Fernanda Levine Chile, b. 1975

One of the most interesting exponents of her generation, Fernanda Levine, through her works, slips masterfully between different techniques and media, reaching the exact moment where what is transmitted enters our visual aesthetically masked and yet sustaining the critique intact, direct and unveiled.

In her role as a painter, the media in which she is mostly known, Levine shows a fluency and precision that distinguishes her among her peers, and in her latest series "Permiso de vacaciones" (Permission for holidays)  she skirts the borderline between impressionism and the fading of shapes.

Fernanda Levine manages to be an interpreter of social events such as migration, HIV and restrictions or prohibitions as effects of the pandemic. Her work brings the topics into spaces where reflection raises its focus and the viewer receives part of the responsibility for the conflict on display. For this purpose the artist subtly but persistently makes us part of familiar scenarios, of reflections, of closed frames from which it is very difficult to escape.

 

"Some of the factors that affect my work are the political, economic and social contingencies in which I am involved; I am an artist of my time and my territory.
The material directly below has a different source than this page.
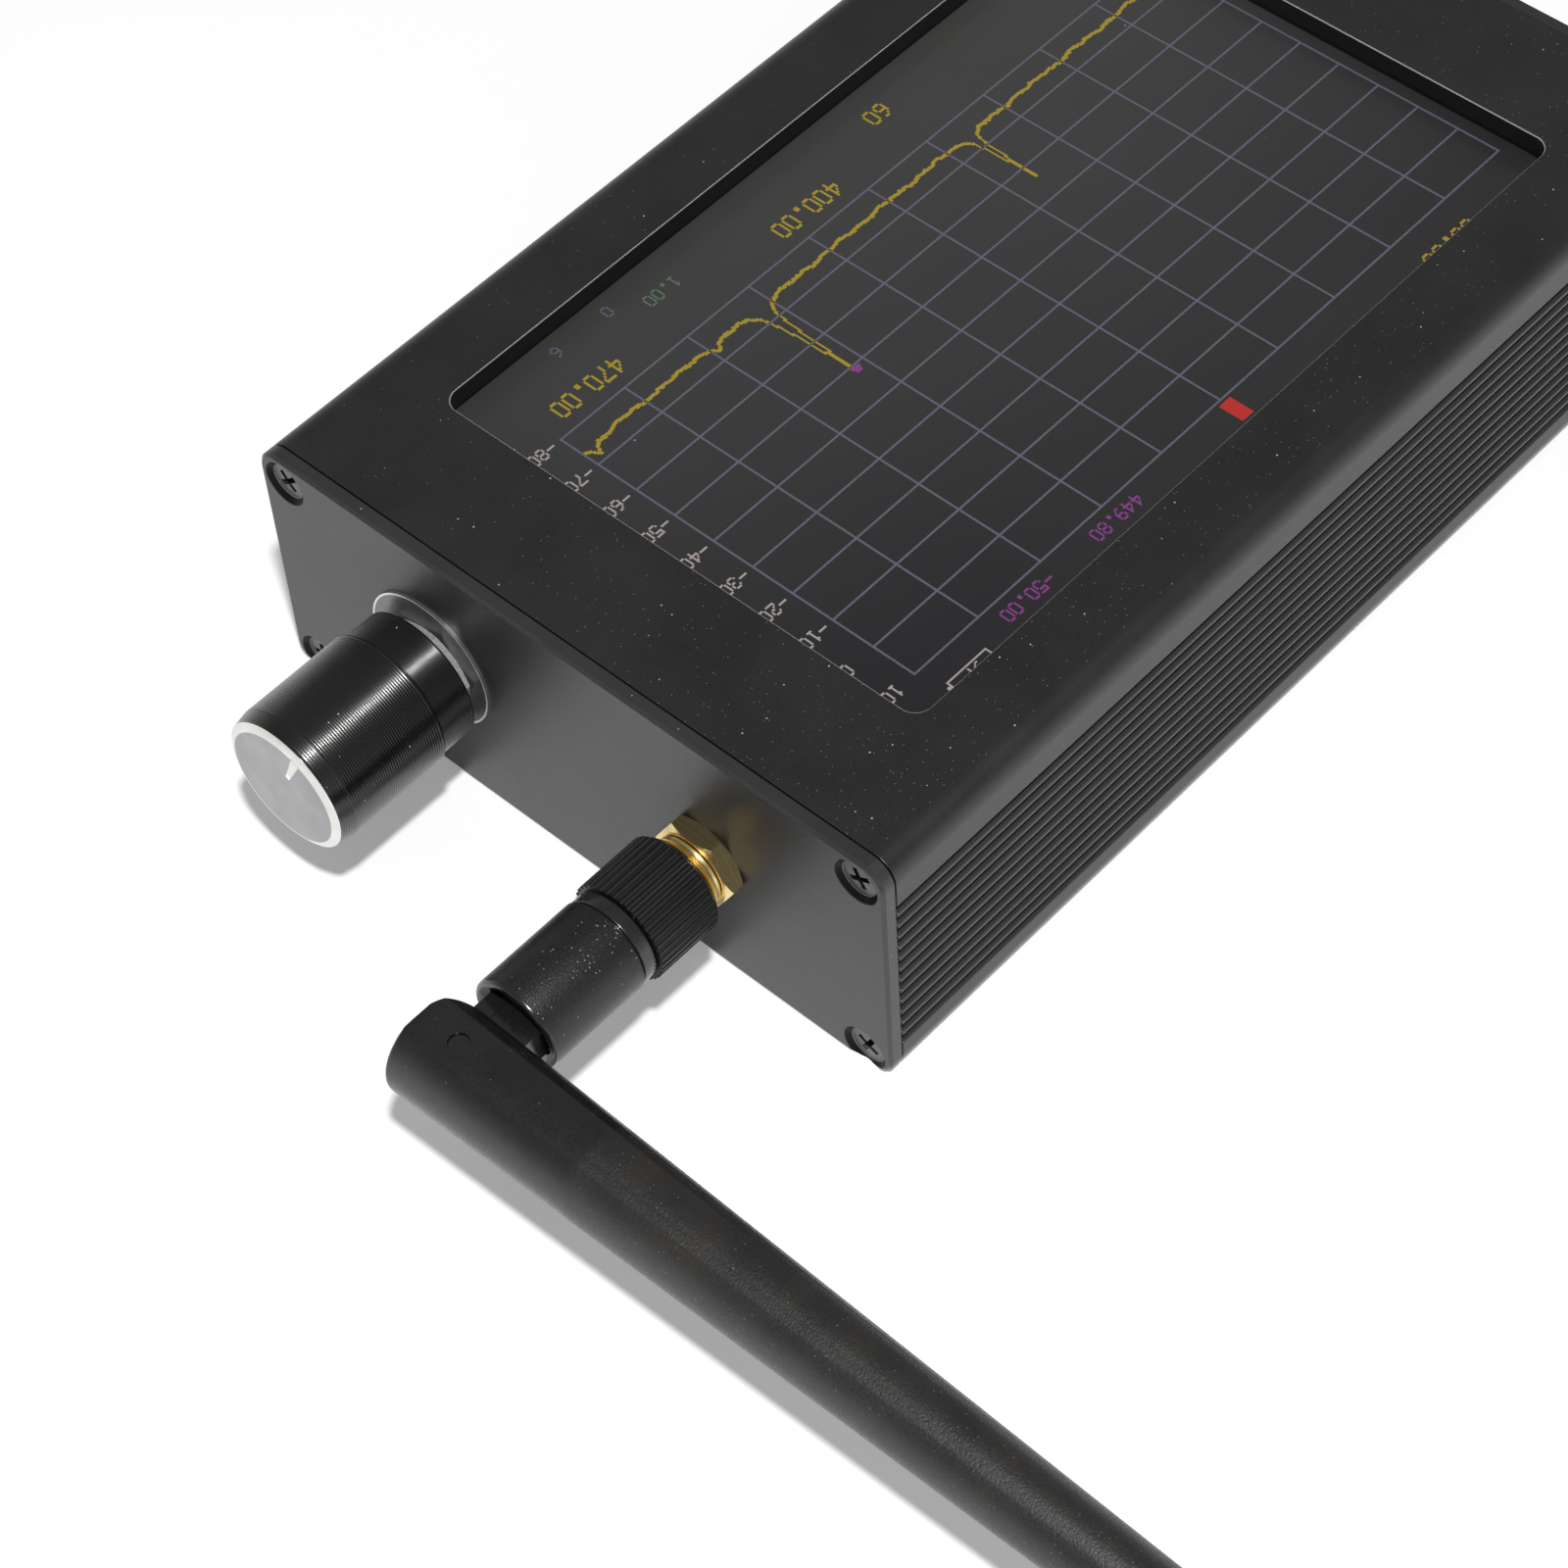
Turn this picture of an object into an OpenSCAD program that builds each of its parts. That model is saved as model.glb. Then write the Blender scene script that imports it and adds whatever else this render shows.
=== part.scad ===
// Handheld spectrum analyzer with a push-and-turn knob and an elbow antenna.
// The origin is the centre of the case's underside. +X points out of the control panel,
// +Y to the antenna's side and +Z up. All sizes are in millimetres.

/* [Case] */
// Length over both end panels
body_l = 117; // [98:0.5:140]
// Width of the case
body_w = 73.6; // [62:0.2:90]
// Height of the case
body_h = 28.7; // [24:0.1:34]
// Thickness of the grooved side walls
side_wall = 2.5; // [2:0.1:2.7]
// Thickness of the roof round the window
roof_t = 2; // [1.6:0.1:2.3]
// Thickness of the floor
floor_t = 2; // [1.6:0.1:2.4]
// Radius of the four long edges
edge_r = 2.3; // [1:0.1:2.8]
// Number of grooves along each side
groove_count = 13; // [5:1:13]
// Width of one groove
groove_w = 1.05; // [0.7:0.05:1.2]
// Depth of one groove
groove_depth = 0.6; // [0.3:0.05:0.9]
// Height of the lowest groove's lower edge
groove_low = 3.9; // [3.2:0.1:4.6]
// Distance from the top to the plain band's lower edge
groove_drop = 4.78; // [4.5:0.02:5.5]

/* [Window and display] */
// Distance from the face of an end panel to the window
window_end = 14.35; // [14:0.05:17]
// Distance from the case's side to the window
window_side = 8.8; // [8.6:0.1:11]
// Corner radius of the window
window_r = 1.8; // [1:0.1:3]
// Depth of the display's surface below the roof's outside
lcd_depth = 2.76; // [2.5:0.02:3.2]
// How far the display glass reaches past each end of the window
glass_end = 2.55; // [2.2:0.05:2.8]
// How far the display glass reaches past each side of the window
glass_side = 2.1; // [1.6:0.1:2.2]
// Thickness of the display glass with its polarisers
glass_t = 1.5; // [1.2:0.1:1.8]
// Thickness of the backlight under the glass
backlight_t = 2.3; // [2:0.1:2.6]
// Distance from the face of an end panel to the board that carries the display
display_board_end = 5; // [4.6:0.1:5.4]

/* [End panels and screws] */
// Thickness of an end panel
panel_t = 1.6; // [1.4:0.1:2]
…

Painting is my essence and my axis, which does not prevent my curiosity from taking me out of my comfort zone and leading me to get to know new landscapes and paradigms".

 

Fernanda Levine, Santiago de Chile 1975.

She grew up with a grandfather who was a painter and another who was an art collector, so from an early age she was aware of the contrasts that exist within the art world.

As a result of her academic training, family background and personal interests, she has developed an extensive and diverse understanding of techniques that allows her to experiment freely in the means of production of visual narratives in the XXI century.